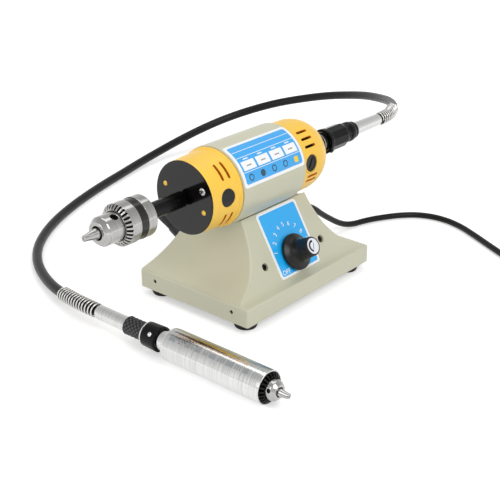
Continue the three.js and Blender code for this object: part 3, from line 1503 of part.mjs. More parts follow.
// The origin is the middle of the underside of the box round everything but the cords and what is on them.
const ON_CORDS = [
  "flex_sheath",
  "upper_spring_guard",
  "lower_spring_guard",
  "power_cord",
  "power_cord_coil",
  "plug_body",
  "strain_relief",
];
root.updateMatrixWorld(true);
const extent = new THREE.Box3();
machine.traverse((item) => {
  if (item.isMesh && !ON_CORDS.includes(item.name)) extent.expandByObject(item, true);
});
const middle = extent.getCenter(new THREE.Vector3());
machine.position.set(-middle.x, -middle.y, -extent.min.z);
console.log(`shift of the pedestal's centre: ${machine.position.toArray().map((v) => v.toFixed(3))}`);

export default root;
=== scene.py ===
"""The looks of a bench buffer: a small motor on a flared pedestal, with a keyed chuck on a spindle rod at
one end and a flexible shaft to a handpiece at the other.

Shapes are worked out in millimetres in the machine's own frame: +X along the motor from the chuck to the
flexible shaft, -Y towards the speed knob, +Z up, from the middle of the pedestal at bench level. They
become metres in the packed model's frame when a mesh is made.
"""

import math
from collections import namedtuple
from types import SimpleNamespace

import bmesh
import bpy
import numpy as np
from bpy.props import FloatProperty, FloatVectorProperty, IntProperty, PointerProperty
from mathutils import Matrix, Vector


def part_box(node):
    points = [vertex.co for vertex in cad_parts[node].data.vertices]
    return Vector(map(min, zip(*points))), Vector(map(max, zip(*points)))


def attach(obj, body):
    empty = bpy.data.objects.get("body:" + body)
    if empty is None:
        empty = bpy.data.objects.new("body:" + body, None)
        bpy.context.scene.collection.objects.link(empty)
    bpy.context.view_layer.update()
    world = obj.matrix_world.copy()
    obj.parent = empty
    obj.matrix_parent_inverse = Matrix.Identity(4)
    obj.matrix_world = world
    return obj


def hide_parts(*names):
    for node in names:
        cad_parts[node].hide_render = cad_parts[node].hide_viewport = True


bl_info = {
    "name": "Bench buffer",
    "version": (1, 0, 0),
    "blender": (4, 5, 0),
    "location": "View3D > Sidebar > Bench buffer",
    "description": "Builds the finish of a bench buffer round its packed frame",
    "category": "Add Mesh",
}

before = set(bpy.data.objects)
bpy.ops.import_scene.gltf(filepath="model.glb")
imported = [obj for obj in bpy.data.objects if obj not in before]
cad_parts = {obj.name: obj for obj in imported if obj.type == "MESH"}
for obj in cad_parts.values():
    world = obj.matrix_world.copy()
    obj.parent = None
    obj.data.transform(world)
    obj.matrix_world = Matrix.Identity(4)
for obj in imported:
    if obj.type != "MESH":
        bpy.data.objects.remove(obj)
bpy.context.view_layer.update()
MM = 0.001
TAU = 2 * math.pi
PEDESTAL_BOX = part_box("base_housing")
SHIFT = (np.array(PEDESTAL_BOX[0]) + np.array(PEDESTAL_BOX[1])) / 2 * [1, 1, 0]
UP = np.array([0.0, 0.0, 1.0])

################

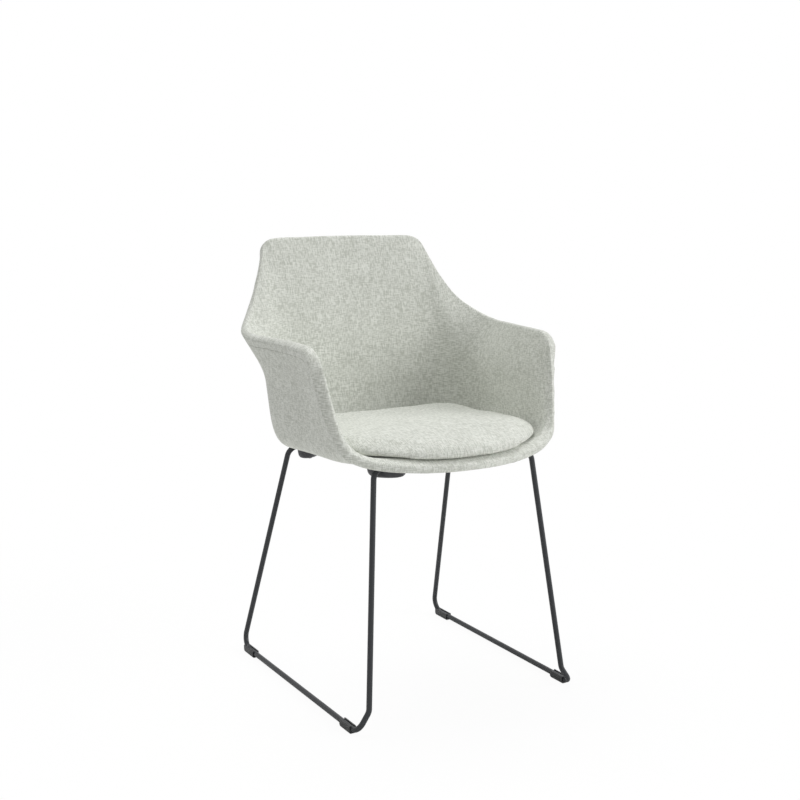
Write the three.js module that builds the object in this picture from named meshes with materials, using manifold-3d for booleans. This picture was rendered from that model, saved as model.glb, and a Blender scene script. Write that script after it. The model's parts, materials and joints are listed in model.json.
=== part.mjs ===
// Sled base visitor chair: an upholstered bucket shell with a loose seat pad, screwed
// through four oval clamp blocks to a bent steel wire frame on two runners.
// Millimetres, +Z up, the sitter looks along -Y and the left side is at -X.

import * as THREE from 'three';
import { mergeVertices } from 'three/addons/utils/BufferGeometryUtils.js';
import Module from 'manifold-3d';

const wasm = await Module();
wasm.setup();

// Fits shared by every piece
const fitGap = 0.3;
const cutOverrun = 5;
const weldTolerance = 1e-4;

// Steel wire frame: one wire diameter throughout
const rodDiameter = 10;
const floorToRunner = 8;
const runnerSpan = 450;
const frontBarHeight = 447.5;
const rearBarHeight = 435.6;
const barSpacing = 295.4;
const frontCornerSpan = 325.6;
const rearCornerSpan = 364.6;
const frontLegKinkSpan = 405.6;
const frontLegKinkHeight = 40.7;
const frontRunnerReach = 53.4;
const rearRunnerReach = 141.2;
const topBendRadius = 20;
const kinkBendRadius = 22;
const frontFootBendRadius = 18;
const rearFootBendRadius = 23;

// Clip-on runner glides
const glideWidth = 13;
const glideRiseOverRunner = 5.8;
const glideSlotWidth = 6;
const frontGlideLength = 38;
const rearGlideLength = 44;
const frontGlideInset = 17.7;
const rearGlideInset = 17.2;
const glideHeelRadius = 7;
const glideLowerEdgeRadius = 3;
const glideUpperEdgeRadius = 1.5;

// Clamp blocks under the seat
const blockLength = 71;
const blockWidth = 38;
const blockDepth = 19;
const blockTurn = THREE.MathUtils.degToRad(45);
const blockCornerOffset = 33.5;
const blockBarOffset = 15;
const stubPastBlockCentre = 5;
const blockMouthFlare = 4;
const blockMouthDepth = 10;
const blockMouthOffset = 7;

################

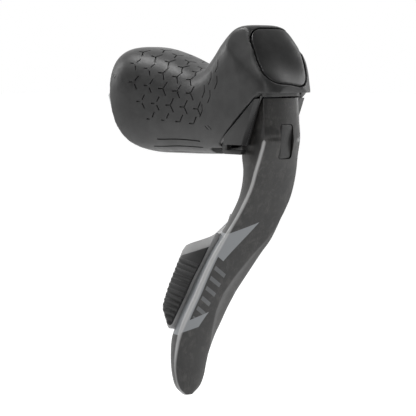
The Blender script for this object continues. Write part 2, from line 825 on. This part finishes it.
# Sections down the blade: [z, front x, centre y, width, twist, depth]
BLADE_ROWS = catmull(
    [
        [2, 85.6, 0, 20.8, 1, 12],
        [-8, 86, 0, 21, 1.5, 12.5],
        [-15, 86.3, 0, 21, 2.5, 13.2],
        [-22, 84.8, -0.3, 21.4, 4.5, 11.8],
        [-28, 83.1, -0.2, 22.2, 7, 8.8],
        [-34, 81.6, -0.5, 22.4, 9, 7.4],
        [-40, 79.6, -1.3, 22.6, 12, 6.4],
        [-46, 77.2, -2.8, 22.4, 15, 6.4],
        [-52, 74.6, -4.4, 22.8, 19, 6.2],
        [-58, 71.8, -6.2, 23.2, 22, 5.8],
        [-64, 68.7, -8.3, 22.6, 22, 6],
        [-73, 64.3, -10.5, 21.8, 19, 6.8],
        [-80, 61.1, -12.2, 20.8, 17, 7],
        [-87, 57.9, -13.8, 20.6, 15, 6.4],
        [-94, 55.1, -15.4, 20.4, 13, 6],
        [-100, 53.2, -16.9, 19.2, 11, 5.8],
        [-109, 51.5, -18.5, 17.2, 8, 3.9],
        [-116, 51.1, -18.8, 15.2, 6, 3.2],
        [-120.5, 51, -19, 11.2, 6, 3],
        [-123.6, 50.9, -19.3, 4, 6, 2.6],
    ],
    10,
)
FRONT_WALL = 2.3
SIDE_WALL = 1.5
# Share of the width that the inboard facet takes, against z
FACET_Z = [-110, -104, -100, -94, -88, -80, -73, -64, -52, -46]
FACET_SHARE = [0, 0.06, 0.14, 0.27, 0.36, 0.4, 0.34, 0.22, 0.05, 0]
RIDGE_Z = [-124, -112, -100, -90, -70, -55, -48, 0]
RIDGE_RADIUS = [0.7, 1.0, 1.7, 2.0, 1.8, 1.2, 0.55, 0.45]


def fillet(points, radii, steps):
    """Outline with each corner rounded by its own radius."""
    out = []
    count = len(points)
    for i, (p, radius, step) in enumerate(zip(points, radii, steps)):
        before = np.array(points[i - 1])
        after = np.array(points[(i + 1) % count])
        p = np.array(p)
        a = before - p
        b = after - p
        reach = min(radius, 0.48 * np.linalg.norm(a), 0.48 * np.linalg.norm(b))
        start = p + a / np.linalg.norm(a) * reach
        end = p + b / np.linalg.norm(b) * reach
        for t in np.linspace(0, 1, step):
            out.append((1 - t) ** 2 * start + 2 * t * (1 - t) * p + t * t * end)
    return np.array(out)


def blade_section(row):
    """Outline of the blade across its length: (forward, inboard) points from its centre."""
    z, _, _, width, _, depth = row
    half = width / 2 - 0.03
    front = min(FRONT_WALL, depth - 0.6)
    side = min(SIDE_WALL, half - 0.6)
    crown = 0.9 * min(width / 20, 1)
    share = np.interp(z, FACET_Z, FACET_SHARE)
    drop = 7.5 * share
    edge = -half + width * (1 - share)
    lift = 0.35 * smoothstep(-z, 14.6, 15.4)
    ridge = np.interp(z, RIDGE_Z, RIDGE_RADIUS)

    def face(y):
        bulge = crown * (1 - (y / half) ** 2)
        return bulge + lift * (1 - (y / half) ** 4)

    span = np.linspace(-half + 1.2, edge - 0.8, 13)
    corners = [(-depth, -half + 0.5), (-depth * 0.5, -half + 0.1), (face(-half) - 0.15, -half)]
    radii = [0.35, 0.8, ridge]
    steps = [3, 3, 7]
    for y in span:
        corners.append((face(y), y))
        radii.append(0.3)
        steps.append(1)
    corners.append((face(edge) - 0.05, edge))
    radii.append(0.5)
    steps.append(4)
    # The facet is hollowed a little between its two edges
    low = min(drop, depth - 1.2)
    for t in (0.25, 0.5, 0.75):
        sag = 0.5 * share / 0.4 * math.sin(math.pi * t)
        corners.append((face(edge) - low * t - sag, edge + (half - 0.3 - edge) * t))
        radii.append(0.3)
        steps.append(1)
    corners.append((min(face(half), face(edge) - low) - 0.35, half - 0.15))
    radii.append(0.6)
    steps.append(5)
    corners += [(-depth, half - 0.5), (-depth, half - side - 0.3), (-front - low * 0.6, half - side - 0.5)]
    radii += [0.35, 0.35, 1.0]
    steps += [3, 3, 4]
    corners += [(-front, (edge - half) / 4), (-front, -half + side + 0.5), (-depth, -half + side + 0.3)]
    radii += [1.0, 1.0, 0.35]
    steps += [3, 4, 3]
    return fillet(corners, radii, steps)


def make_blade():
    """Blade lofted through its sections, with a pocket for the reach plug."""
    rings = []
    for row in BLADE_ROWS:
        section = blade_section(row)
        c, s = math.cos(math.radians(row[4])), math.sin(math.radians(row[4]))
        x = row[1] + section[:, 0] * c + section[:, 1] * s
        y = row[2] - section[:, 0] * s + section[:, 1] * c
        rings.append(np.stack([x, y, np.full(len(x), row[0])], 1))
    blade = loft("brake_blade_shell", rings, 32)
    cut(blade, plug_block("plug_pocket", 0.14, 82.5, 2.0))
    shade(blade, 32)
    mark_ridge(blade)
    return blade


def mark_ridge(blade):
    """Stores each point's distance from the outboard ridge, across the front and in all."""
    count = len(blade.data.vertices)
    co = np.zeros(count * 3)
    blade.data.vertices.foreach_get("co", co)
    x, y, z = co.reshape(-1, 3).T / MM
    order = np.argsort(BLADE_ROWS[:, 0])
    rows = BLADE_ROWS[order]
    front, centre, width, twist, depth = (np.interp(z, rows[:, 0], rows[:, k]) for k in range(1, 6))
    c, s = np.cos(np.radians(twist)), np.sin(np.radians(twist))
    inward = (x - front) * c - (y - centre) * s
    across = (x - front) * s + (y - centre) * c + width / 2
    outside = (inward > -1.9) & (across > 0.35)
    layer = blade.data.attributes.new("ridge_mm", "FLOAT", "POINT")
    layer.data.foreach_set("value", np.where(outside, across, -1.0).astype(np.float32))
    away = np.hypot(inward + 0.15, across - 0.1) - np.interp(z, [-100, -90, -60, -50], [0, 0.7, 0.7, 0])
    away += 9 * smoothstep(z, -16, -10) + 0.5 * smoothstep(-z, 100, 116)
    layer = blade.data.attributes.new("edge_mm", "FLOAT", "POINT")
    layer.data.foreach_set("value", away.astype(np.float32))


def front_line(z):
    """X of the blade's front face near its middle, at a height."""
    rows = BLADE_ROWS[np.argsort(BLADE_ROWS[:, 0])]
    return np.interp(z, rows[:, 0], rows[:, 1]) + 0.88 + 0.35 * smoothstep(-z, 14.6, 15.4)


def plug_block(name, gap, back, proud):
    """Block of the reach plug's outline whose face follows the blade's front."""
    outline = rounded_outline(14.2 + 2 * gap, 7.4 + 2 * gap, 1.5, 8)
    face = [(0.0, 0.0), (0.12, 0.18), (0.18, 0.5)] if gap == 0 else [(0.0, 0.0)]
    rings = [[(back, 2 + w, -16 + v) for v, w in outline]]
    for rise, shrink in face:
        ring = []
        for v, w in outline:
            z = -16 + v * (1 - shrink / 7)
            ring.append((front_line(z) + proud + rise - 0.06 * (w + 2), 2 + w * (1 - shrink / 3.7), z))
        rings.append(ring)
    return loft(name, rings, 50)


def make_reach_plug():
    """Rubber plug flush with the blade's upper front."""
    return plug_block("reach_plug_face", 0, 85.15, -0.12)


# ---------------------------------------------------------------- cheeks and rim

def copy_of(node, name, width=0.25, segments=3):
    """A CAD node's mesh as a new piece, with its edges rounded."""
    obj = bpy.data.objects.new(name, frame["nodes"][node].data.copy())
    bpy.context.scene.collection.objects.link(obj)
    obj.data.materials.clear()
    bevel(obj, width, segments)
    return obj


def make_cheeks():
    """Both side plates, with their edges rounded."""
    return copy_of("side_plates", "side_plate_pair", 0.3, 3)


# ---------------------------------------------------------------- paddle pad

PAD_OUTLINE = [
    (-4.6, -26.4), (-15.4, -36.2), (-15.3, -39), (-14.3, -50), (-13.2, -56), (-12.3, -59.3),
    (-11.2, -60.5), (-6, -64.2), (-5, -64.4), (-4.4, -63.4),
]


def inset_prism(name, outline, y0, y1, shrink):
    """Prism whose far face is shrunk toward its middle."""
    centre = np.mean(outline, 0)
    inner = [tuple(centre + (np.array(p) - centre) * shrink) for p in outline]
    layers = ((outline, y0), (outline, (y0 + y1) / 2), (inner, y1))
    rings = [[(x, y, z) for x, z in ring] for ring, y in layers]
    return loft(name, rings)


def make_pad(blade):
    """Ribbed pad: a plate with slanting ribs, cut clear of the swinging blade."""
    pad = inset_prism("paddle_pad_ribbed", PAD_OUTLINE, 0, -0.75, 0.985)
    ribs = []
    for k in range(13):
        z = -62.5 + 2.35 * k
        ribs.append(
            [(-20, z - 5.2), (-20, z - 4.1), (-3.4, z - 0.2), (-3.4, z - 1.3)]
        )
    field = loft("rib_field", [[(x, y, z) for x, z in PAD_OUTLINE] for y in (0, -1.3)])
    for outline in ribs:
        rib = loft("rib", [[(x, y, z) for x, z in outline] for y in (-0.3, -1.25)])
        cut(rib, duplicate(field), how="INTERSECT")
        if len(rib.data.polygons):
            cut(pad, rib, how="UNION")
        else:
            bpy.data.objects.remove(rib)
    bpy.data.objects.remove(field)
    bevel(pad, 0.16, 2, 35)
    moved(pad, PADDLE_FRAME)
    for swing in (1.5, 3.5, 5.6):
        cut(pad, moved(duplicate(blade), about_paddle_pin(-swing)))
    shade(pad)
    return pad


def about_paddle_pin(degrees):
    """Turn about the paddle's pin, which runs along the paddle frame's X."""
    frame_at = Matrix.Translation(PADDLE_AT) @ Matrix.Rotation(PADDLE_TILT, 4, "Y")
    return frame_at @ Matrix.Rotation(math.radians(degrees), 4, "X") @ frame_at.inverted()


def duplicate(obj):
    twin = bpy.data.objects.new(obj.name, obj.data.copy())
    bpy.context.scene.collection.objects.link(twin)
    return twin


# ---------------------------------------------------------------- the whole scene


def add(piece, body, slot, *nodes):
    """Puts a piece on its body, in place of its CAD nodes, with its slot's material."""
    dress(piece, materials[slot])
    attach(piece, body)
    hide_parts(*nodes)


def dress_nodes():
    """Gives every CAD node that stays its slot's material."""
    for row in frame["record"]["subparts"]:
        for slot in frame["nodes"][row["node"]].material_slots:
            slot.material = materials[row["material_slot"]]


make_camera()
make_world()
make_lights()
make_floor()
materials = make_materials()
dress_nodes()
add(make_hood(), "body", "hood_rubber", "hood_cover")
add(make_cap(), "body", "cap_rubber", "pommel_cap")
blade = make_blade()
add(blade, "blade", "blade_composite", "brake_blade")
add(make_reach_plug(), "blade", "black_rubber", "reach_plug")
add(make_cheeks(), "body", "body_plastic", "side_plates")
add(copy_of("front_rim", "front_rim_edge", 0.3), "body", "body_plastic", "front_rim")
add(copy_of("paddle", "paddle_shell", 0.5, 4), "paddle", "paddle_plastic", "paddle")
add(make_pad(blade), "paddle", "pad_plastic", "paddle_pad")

################

SET TASK.
Emit only the lines from the one containing "if (item.isMesh &&" through the one containing "obj.matrix_world = Matrix.Identity(4)", copied exactly.

RESPONSE.
  if (item.isMesh && !ON_CORDS.includes(item.name)) extent.expandByObject(item, true);
});
const middle = extent.getCenter(new THREE.Vector3());
machine.position.set(-middle.x, -middle.y, -extent.min.z);
console.log(`shift of the pedestal's centre: ${machine.position.toArray().map((v) => v.toFixed(3))}`);

export default root;
=== scene.py ===
"""The looks of a bench buffer: a small motor on a flared pedestal, with a keyed chuck on a spindle rod at
one end and a flexible shaft to a handpiece at the other.

Shapes are worked out in millimetres in the machine's own frame: +X along the motor from the chuck to the
flexible shaft, -Y towards the speed knob, +Z up, from the middle of the pedestal at bench level. They
become metres in the packed model's frame when a mesh is made.
"""

import math
from collections import namedtuple
from types import SimpleNamespace

import bmesh
import bpy
import numpy as np
from bpy.props import FloatProperty, FloatVectorProperty, IntProperty, PointerProperty
from mathutils import Matrix, Vector


def part_box(node):
    points = [vertex.co for vertex in cad_parts[node].data.vertices]
    return Vector(map(min, zip(*points))), Vector(map(max, zip(*points)))


def attach(obj, body):
    empty = bpy.data.objects.get("body:" + body)
    if empty is None:
        empty = bpy.data.objects.new("body:" + body, None)
        bpy.context.scene.collection.objects.link(empty)
    bpy.context.view_layer.update()
    world = obj.matrix_world.copy()
    obj.parent = empty
    obj.matrix_parent_inverse = Matrix.Identity(4)
    obj.matrix_world = world
    return obj


def hide_parts(*names):
    for node in names:
        cad_parts[node].hide_render = cad_parts[node].hide_viewport = True


bl_info = {
    "name": "Bench buffer",
    "version": (1, 0, 0),
    "blender": (4, 5, 0),
    "location": "View3D > Sidebar > Bench buffer",
    "description": "Builds the finish of a bench buffer round its packed frame",
    "category": "Add Mesh",
}

before = set(bpy.data.objects)
bpy.ops.import_scene.gltf(filepath="model.glb")
imported = [obj for obj in bpy.data.objects if obj not in before]
cad_parts = {obj.name: obj for obj in imported if obj.type == "MESH"}
for obj in cad_parts.values():
    world = obj.matrix_world.copy()
    obj.parent = None
    obj.data.transform(world)
    obj.matrix_world = Matrix.Identity(4)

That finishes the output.